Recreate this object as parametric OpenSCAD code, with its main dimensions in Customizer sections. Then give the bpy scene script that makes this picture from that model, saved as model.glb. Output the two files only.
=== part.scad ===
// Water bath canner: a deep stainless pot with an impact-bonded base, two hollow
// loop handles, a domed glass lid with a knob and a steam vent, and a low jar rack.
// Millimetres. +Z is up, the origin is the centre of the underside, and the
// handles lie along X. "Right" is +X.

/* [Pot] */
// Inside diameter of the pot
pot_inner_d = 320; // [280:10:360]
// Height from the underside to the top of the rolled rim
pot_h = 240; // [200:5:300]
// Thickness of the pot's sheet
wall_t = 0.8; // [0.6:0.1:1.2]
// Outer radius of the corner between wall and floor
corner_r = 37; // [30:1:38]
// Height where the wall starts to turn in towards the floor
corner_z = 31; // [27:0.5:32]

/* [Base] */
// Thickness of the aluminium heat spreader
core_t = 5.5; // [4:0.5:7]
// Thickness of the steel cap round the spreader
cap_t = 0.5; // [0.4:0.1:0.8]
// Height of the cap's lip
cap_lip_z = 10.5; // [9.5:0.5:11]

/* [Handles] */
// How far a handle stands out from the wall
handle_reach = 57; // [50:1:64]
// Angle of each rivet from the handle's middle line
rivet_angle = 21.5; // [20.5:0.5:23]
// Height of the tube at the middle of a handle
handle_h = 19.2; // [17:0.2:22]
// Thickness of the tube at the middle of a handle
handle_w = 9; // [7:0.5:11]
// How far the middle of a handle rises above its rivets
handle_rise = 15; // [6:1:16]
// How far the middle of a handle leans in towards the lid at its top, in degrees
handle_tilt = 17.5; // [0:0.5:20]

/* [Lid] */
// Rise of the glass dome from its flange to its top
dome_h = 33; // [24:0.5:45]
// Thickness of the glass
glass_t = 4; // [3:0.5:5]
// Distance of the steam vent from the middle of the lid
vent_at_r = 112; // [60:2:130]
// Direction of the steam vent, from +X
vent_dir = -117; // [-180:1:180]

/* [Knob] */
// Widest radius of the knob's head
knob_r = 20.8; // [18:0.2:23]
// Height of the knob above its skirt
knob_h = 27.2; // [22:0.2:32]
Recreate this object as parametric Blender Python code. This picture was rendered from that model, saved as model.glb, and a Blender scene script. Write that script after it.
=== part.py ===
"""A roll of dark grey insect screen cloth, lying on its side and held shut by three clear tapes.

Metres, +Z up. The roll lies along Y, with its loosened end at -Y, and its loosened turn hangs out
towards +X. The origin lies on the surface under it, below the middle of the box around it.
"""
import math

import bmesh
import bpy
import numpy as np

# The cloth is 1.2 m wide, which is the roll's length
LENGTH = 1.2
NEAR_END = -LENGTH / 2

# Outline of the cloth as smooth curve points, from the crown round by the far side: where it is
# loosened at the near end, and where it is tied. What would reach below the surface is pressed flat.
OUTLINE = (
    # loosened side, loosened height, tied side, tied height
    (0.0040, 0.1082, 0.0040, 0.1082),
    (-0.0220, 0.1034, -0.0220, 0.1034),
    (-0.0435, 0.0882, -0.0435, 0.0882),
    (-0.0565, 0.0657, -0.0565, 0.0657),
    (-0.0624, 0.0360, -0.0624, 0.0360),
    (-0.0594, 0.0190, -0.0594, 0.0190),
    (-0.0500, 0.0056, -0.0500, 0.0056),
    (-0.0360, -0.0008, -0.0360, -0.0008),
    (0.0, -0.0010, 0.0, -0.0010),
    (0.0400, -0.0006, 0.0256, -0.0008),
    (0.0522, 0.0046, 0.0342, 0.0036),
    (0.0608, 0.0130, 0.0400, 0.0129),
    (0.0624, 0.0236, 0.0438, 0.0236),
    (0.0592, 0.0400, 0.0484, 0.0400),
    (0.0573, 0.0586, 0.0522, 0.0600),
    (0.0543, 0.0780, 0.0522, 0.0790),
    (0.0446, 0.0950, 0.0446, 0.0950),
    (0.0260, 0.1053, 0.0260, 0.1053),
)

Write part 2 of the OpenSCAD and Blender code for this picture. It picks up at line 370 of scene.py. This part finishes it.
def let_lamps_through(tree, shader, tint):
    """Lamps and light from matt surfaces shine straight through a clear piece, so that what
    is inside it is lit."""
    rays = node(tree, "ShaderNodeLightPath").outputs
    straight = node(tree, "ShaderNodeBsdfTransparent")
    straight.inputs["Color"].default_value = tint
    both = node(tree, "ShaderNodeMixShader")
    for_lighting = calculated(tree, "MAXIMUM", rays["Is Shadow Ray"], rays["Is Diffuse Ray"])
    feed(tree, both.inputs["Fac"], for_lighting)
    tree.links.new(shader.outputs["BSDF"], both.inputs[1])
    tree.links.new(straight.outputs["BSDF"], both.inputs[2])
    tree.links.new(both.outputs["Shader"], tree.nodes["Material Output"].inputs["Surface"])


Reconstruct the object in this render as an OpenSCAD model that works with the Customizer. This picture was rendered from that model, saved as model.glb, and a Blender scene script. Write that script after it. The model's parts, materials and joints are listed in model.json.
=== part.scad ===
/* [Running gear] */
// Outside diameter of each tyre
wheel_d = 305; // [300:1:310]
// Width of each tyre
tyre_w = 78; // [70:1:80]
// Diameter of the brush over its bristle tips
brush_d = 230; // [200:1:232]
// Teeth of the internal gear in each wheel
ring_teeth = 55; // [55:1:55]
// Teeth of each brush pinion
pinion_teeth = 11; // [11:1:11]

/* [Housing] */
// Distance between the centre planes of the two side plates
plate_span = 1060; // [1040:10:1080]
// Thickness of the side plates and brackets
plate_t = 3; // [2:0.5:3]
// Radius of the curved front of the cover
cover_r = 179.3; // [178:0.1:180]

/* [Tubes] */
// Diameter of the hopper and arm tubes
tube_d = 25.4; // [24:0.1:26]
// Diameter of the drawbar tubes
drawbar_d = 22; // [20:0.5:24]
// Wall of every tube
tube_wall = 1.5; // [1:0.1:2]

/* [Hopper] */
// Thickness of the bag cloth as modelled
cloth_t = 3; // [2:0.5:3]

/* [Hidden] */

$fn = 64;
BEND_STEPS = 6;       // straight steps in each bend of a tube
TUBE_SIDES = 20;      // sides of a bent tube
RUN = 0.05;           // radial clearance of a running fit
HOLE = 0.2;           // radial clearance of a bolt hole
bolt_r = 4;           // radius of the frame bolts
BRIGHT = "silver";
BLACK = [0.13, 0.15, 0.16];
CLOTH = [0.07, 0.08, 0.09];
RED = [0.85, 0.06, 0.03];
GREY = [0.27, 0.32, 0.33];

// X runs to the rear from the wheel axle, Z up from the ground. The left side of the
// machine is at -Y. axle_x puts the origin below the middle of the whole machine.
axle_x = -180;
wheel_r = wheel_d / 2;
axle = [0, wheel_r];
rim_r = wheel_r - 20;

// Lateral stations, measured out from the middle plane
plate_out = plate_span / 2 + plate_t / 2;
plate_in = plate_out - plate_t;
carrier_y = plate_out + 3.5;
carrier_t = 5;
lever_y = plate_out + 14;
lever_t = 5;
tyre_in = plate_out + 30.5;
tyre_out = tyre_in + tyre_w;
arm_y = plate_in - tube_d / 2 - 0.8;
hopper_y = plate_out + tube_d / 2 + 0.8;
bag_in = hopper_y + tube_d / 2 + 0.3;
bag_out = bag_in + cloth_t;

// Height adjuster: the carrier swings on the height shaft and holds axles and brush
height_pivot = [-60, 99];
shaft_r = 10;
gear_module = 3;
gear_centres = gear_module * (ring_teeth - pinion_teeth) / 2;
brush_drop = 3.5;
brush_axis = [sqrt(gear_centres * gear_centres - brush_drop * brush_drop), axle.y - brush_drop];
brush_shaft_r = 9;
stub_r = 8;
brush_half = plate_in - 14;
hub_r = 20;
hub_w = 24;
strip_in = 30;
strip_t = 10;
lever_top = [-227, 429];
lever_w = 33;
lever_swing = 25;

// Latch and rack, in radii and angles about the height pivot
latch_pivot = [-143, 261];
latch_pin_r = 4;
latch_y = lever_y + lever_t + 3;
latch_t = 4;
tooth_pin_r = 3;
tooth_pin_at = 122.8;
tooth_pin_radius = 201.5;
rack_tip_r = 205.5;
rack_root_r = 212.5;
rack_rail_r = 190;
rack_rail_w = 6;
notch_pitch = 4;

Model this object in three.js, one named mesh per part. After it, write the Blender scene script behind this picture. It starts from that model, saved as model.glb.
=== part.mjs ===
........
Output, unchanged, the lines from the line with "Model this object" through the final line of the material.

| Problem solution |
Model this object in three.js, one named mesh per part. After it, write the Blender scene script behind this picture. It starts from that model, saved as model.glb.
=== part.mjs ===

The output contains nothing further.